Hole 11 - The Railway - 483 yards par4
One of the toughest holes in world golf, the railway runs parallel to the hole on the right which is covered in thick horse. Another second long shot is required and it was rated the most difficult hole at the 1997 Open.
Hole 12 - The Fox - 429 yards par 4
Only the odd fox will be seen here nowadays, but a tee-shot left of centre is required to avoid the rough on the right, while the second shot will aim for a two-tiered green that falls to the left and is protected by a bunker on the right.
Hole 13 - Burmah - 472 yards par 4
Another taxing hole, the Burmah features an undulating fairway and a second shot to an elevated green.
Hole 14 - Alton - 178 yards par 3
The second-shortest hole on the course, bunkers to the left and right offer a narrow passage to the green so the aim is to hit a strong shot into the middle of the green here.
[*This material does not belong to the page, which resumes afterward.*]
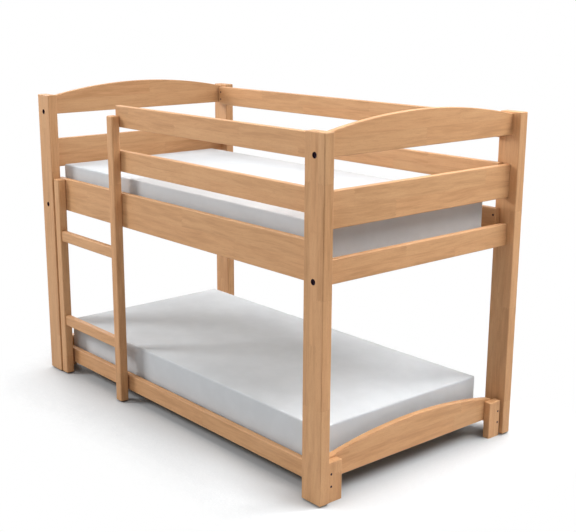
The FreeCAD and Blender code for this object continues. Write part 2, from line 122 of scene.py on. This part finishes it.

Hole 15 - Crosbie - 502 yards par 4
The first of four testing holes to the finish, the drive should aim for the left of the fairway which in turn will open up a second shot to the flat green. The second shot will need to be accurate as the hole is well bunkered.
Hole 16 - Well - 553 yards par 5
The longest hole on the back-nine, the 16th is played to a flat fairway and a second shot should aim to the left, which will offer the best route to a well-protected green.
Hole 17 - Rabbit - 218 yards par 3
The most difficult par 3 on the course, the Rabbit may require a driver off the tee depending on how the wind blows and finding the green is a real test as it falls sharply on both sides. It is well guarded by bunkers and caddies will earn their corn here.
Hole 18 - Craigend - 464 yards par 4
The course concludes with the Craigend where a straight drive down the centre is the aim of the game to avoid bunkers on the left and right. The green lies right in front of the clubhouse and it is well protected with bunkers on the left and two more on the right, while the path at the rear of the green is out of bounds.